▶ _Written request_
Find the lines that hold the word "whatever" and return them.

▶ _Information shown_
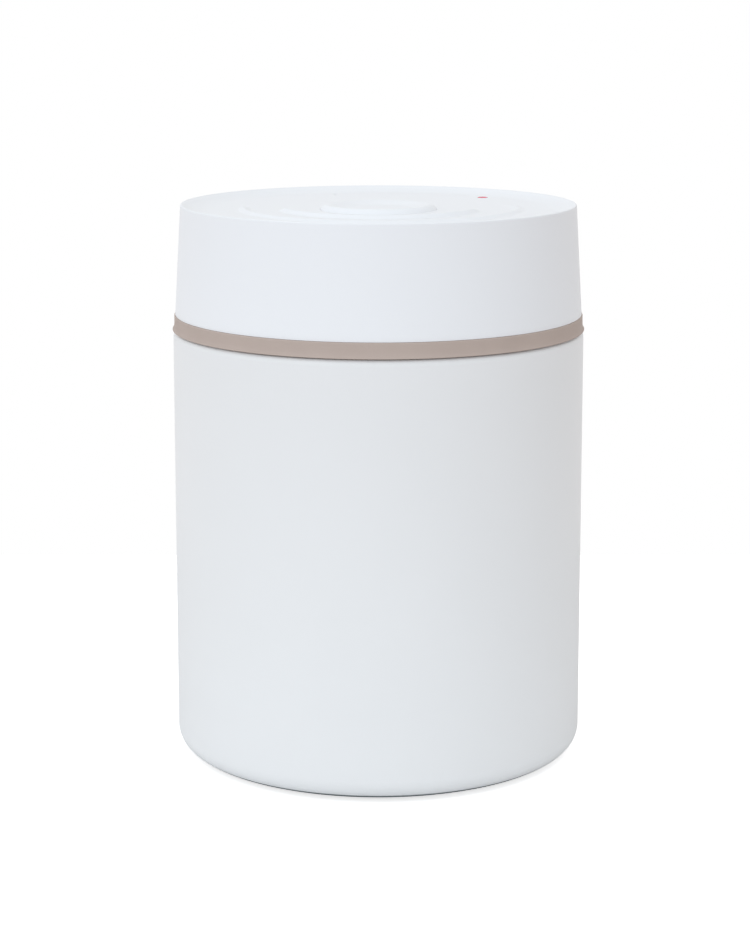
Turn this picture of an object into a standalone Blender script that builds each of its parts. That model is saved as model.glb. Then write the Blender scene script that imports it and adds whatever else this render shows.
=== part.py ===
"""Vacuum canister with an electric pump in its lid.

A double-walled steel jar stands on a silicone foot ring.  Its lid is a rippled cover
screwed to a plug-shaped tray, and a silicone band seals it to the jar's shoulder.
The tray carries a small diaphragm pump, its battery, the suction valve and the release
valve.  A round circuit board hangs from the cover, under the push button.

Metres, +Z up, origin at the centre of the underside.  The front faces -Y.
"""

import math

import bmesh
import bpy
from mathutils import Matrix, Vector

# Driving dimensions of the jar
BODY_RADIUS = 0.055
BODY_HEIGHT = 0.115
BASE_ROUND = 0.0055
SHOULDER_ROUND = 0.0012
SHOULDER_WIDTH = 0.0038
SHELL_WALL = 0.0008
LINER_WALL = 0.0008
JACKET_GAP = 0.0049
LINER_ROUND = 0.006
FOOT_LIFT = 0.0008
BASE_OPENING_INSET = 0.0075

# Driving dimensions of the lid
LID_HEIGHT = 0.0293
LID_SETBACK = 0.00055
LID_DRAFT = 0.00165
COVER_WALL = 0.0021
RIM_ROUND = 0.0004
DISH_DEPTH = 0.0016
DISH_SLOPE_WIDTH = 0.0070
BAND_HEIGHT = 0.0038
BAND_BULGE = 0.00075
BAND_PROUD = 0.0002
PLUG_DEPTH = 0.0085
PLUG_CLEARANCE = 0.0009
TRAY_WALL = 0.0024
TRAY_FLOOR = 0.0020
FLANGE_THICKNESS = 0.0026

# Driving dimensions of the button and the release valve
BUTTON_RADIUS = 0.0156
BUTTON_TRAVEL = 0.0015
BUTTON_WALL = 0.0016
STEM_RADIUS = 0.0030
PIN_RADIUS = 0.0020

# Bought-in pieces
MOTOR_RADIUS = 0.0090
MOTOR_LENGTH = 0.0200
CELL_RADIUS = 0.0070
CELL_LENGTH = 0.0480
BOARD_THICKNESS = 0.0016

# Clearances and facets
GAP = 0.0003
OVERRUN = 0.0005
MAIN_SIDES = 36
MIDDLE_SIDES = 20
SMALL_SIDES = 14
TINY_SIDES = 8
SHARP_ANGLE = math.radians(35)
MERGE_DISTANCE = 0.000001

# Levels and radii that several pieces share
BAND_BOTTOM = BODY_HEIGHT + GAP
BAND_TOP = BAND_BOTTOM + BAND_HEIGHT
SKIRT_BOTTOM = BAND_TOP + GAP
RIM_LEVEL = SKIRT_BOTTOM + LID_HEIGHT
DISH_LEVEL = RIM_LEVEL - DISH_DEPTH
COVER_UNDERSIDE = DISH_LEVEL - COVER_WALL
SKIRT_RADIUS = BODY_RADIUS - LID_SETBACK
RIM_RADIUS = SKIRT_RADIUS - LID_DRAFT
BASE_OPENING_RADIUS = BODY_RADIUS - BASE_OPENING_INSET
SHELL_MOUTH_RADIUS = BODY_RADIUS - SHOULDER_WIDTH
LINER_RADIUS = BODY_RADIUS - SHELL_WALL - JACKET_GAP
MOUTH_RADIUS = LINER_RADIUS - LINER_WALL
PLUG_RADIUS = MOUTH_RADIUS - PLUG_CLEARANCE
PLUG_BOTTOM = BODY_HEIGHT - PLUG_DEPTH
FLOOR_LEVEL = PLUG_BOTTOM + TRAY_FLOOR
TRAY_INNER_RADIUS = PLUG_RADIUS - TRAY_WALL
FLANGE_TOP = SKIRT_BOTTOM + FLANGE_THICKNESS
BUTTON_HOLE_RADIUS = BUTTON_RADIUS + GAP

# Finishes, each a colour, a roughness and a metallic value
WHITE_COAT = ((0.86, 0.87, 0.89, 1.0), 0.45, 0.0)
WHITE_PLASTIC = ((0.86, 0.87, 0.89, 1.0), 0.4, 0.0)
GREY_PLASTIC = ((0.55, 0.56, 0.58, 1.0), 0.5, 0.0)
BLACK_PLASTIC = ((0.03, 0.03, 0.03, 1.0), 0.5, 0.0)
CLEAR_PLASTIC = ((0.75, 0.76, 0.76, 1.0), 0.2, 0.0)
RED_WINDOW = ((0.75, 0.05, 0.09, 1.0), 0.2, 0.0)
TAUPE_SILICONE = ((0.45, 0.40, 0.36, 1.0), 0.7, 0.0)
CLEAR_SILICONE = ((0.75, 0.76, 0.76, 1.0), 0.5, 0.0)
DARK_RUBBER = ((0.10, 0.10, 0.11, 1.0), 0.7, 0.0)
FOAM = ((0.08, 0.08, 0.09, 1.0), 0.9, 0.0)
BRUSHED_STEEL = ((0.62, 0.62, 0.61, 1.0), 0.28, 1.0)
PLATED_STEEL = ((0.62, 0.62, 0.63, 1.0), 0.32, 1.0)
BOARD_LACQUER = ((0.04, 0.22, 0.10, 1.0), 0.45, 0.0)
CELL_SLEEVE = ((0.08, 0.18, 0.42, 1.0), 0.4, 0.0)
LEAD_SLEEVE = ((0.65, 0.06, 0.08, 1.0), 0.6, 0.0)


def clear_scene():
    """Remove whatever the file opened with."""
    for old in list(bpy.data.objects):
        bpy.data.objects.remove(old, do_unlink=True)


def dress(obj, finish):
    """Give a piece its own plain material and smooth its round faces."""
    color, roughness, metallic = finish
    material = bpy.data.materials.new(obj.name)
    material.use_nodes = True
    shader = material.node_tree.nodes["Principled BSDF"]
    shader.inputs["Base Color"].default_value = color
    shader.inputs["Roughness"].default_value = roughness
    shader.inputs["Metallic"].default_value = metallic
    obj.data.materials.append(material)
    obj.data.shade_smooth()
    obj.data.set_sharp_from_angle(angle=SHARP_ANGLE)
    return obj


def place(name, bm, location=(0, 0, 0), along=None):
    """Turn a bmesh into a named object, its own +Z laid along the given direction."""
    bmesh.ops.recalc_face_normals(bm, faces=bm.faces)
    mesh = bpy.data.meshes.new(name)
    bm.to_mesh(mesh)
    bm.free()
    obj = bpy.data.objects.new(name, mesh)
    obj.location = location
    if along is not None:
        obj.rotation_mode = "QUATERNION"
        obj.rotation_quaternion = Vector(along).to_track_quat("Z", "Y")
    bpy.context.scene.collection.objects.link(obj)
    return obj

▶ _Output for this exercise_
Turn this picture of an object into a standalone Blender script that builds each of its parts. That model is saved as model.glb. Then write the Blender scene script that imports it and adds whatever else this render shows.
    """Remove whatever the file opened with."""